Data lines:
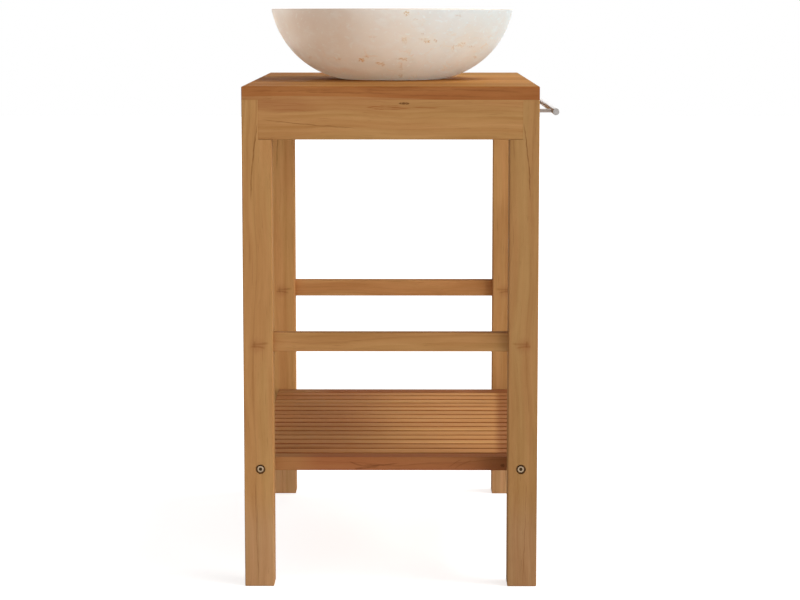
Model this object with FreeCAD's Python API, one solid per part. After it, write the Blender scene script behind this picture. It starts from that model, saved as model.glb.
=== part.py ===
import FreeCAD, Part

import math
import os

# A washstand: a solid wood stand with a slatted shelf and a towel rail, and a round
# stone basin that rests on its top. Millimetres, +Z up from the floor. The front is
# towards -Y, and left is -X. The origin is on the floor, in the middle of the whole
# outline, towel rail included.

# The stand's overall size
stand_width = 740.0
stand_depth = 450.0
stand_height = 770.0
arris_radius = 1.5

# The top: boards glued edge to edge, running from front to back
board_count = 5
top_thickness = 20.0
pipe_hole_radius = 30.0

# Square legs
leg_section = 45.0

# Aprons: the two at the ends lie in rebates in the legs, flush outside,
# and the front and back ones are set back and tenoned into the legs
apron_height = 60.0
apron_thickness = 20.0
apron_let_in = 20.0
long_apron_setback = 5.0
apron_tenon_length = 22.0
apron_tenon_thickness = 10.0
apron_tenon_shoulder = 8.0

# End stretchers, tenoned into the middle of the legs
stretcher_top = 394.0
stretcher_height = 29.0
stretcher_thickness = 20.0
stretcher_tenon_length = 20.0
stretcher_tenon_thickness = 10.0
stretcher_tenon_shoulder = 5.0

# The shelf: an end board at each end, slats between them, and two battens under the slats
shelf_top = 194.4
shelf_edge_inset = 15.0
shelf_end_height = 21.0
strip_width = 30.0
slat_count = 15
slat_thickness = 10.0
slat_arris_radius = 1.0
batten_width = 25.0
batten_inset = 45.0
batten_let_in = 8.0

# Bolts through the legs into threaded inserts in the shelf's end boards
bolt_inset = 25.0
bolt_radius = 3.0
bolt_head_radius = 5.0
bolt_head_height = 6.0
bolt_head_rounding = 0.6
bolt_socket_width = 5.0
bolt_socket_depth = 3.0
hexagon_sides = 6
bolt_grip = 18.0
bolt_play = 0.5
counterbore_radius = 7.5
counterbore_depth = 7.0
insert_radius = 6.0
insert_length = 22.0

# Cleats in the corner between the top and the front and back aprons
cleat_section = 18.0

# Wood screws with heads sunk flush
slat_screw_radius = 1.7
slat_screw_head_radius = 3.5
slat_screw_length = 17.0
cleat_screw_radius = 2.0
cleat_screw_head_radius = 4.0
cleat_screw_length = 30.0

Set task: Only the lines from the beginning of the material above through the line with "apron_tenon_shoulder = 8.0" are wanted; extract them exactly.

Result below:
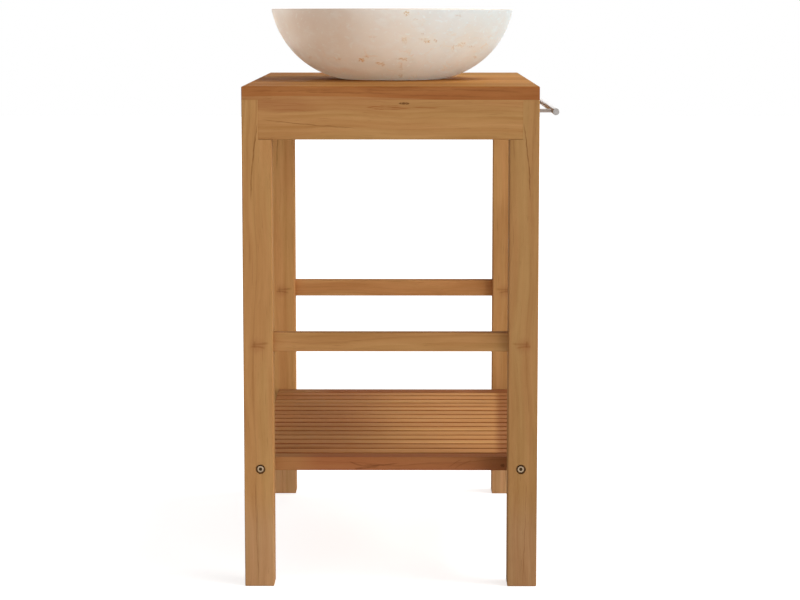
Model this object with FreeCAD's Python API, one solid per part. After it, write the Blender scene script behind this picture. It starts from that model, saved as model.glb.
=== part.py ===
import FreeCAD, Part

import math
import os

# A washstand: a solid wood stand with a slatted shelf and a towel rail, and a round
# stone basin that rests on its top. Millimetres, +Z up from the floor. The front is
# towards -Y, and left is -X. The origin is on the floor, in the middle of the whole
# outline, towel rail included.

# The stand's overall size
stand_width = 740.0
stand_depth = 450.0
stand_height = 770.0
arris_radius = 1.5

# The top: boards glued edge to edge, running from front to back
board_count = 5
top_thickness = 20.0
pipe_hole_radius = 30.0

# Square legs
leg_section = 45.0

# Aprons: the two at the ends lie in rebates in the legs, flush outside,
# and the front and back ones are set back and tenoned into the legs
apron_height = 60.0
apron_thickness = 20.0
apron_let_in = 20.0
long_apron_setback = 5.0
apron_tenon_length = 22.0
apron_tenon_thickness = 10.0
apron_tenon_shoulder = 8.0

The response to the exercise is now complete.